Overhead view of a neighborhood with white houses, green trees and roadways.

Every homeowners’ association (HOA) is governed by a set of documents that define the authority of the association and detail what board members and residents can and cannot do. Usually drafted by attorneys and hundreds of pages long, HOA governing documents are complex and may be challenging to decode. However, understanding the information within the governing documents is crucial to a successful HOA living experience.

Read on to learn more about HOA governing documents, HOA governing document hierarchy, how to find your HOA governing documents, and more.

What are HOA Governing Documents?

In short, HOA governing documents are legally binding documents that explain how a community is governed.

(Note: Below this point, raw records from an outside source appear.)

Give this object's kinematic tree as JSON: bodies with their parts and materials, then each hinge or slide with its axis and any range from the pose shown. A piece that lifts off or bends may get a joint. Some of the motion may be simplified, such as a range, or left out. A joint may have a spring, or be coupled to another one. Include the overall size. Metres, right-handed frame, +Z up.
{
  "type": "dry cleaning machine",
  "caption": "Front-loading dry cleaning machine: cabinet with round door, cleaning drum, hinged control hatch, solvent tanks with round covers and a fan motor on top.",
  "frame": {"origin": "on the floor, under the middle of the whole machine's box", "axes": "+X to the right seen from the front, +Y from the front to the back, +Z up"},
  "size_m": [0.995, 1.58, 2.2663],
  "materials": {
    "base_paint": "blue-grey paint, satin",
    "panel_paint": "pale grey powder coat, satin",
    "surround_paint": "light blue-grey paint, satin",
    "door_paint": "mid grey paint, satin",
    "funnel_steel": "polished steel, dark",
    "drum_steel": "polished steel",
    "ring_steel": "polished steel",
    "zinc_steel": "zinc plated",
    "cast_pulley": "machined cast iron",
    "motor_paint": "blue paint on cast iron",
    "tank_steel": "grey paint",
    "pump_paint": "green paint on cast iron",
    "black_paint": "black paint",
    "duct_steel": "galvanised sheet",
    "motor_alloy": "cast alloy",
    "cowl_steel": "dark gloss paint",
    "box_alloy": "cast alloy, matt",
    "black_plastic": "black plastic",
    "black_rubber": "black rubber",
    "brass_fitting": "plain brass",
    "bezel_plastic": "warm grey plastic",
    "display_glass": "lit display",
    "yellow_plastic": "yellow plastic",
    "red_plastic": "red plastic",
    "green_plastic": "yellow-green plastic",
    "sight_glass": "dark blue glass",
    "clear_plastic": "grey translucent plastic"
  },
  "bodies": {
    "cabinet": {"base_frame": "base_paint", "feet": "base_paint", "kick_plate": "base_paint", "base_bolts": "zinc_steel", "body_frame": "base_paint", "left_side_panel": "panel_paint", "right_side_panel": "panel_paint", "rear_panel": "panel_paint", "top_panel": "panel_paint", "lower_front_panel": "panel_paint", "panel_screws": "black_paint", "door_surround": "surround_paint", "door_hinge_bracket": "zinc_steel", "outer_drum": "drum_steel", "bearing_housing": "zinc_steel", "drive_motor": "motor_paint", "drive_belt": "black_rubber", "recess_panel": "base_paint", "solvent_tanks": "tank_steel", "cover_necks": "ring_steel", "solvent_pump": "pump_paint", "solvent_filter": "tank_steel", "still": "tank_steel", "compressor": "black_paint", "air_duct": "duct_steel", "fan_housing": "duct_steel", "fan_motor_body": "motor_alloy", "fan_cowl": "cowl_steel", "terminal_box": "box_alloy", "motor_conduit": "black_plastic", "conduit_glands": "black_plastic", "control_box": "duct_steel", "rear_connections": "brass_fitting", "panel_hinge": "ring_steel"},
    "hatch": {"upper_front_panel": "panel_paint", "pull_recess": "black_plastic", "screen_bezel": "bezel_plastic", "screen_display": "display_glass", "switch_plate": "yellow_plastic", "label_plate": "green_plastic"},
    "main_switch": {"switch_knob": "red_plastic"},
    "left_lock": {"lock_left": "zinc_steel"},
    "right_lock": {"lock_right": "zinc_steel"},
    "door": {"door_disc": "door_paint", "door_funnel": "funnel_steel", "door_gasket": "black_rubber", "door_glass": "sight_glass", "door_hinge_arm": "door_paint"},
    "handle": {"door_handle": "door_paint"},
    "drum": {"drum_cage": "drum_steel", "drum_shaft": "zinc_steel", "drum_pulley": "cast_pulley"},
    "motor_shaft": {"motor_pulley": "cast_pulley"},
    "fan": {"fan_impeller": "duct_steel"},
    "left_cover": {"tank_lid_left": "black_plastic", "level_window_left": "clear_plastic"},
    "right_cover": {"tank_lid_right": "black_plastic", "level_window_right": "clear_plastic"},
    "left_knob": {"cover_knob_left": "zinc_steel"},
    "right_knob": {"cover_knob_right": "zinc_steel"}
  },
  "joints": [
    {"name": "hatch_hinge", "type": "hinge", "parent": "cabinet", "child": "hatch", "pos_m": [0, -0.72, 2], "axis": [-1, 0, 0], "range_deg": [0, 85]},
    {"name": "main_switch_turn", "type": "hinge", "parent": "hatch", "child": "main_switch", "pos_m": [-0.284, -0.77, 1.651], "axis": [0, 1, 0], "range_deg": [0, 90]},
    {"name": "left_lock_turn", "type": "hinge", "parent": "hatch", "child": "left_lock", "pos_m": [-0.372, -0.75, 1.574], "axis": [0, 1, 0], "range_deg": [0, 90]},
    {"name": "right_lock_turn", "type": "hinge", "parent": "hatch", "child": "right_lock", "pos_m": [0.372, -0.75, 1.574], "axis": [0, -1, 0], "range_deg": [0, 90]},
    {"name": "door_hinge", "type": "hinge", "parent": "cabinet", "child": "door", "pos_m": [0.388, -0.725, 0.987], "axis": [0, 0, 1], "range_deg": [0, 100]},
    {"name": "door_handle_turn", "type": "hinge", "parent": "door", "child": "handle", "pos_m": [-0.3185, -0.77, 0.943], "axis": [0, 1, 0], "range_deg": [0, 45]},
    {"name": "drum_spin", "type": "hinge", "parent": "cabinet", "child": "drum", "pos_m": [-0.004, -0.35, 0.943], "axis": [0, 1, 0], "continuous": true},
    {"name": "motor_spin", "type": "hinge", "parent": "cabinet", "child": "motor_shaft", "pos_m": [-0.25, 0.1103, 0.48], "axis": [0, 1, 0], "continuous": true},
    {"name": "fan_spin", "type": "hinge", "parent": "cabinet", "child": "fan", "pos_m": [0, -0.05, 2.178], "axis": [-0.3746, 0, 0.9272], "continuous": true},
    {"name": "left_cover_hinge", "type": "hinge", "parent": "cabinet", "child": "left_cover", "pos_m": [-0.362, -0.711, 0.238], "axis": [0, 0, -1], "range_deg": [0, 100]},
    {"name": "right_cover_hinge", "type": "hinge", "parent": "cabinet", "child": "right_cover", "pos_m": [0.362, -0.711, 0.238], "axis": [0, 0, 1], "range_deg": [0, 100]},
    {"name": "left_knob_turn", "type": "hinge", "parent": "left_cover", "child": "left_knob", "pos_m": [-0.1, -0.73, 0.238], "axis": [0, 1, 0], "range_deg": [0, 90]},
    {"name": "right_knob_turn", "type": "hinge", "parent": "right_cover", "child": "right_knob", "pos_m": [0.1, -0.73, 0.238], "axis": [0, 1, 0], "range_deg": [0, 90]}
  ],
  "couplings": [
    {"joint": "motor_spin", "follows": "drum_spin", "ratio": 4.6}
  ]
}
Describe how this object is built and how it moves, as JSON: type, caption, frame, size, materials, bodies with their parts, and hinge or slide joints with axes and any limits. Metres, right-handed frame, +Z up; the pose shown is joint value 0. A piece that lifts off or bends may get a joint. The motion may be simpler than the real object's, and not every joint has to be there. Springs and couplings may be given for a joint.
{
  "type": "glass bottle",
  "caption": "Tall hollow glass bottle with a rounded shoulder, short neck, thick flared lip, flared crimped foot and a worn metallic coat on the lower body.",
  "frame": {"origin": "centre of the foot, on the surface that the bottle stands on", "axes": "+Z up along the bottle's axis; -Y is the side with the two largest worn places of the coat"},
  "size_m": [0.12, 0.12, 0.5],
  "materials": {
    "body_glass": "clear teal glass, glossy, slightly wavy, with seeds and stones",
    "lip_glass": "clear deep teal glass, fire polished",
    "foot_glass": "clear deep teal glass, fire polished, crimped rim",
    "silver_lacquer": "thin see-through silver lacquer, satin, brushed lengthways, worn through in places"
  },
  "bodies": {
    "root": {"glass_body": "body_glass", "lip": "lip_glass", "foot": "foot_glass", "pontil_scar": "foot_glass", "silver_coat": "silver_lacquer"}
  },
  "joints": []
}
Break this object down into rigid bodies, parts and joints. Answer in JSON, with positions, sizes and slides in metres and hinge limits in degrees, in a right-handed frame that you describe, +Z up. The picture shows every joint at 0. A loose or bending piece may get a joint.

They set expectations for residents, board members, and vendors and establish how the HOA is run. Designed to promote harmony, offer guidance, and maintain consistency, all HOA residents are required to abide by and thoroughly understand their community’s governing documents. Failure to comply may lead to violations and other consequences.  

What’s an HOA violation? Learn this and much more in our ebook, “Top Frequently Asked Questions About HOA Violations.”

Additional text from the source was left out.